→ REQUIRED TASK:
Search the material below for the word "frame" and copy every line in which it occurs.

**********

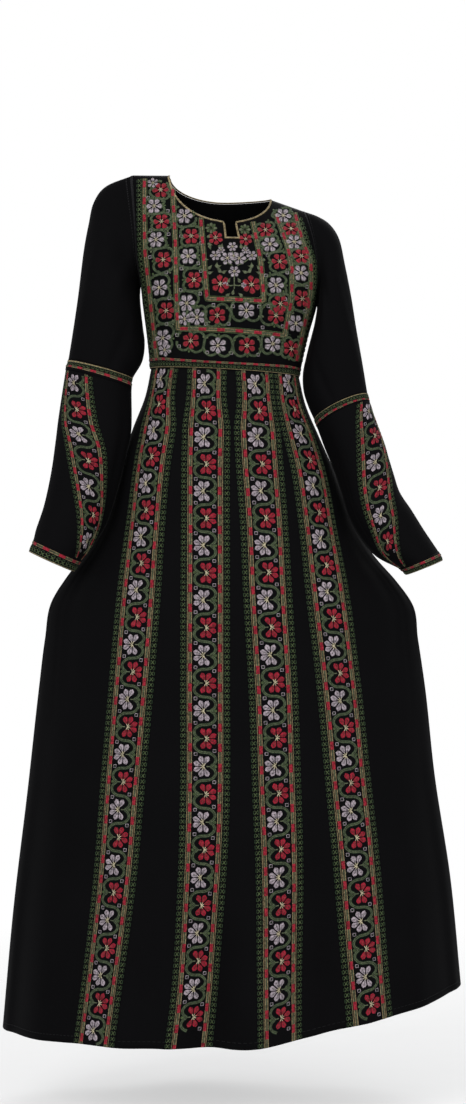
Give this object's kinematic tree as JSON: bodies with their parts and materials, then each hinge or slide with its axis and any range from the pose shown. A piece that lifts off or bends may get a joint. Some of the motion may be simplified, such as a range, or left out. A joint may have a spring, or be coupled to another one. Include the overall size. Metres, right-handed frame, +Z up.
{
  "type": "embroidered thobe dress",
  "caption": "Full-length long-sleeved dress in its worn hollow form, with an embroidered chest, waist band, sleeve bands and skirt strips.",
  "frame": {"origin": "between the shoulders, on the plane of the shoulder and side seams, where the wearer's shoulders hold the dress", "axes": "+Z up, -Y is the dress's front, +X is the wearer's left"},
  "size_m": [0.746, 0.4776, 1.3883],
  "materials": {
    "crepe": "matt",
    "embroidered_panel": "matt",
    "embroidered_strip": "matt",
    "embroidered_band": "matt",
    "binding": "matt"
  },
  "bodies": {
    "root": {"front_bodice": "embroidered_panel", "back_bodice": "crepe", "neck_binding": "binding", "waist_band": "embroidered_band", "front_skirt": "crepe", "back_skirt": "crepe", "skirt_band_1": "embroidered_strip", "skirt_band_2": "embroidered_strip", "skirt_band_3": "embroidered_strip", "skirt_band_4": "embroidered_strip", "upper_sleeve_right": "crepe", "upper_sleeve_left": "crepe", "lower_sleeve_right": "crepe", "lower_sleeve_left": "crepe", "elbow_band_right": "embroidered_band", "elbow_band_left": "embroidered_band", "cuff_band_right": "embroidered_band", "cuff_band_left": "embroidered_band", "sleeve_front_band_right": "embroidered_strip", "sleeve_front_band_left": "embroidered_strip", "sleeve_side_band_right": "embroidered_strip", "sleeve_side_band_left": "embroidered_strip"}
  },
  "joints": []
}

**********

→ EXPECTED ANSWER:
Give this object's kinematic tree as JSON: bodies with their parts and materials, then each hinge or slide with its axis and any range from the pose shown. A piece that lifts off or bends may get a joint. Some of the motion may be simplified, such as a range, or left out. A joint may have a spring, or be coupled to another one. Include the overall size. Metres, right-handed frame, +Z up.
  "frame": {"origin": "between the shoulders, on the plane of the shoulder and side seams, where the wearer's shoulders hold the dress", "axes": "+Z up, -Y is the dress's front, +X is the wearer's left"},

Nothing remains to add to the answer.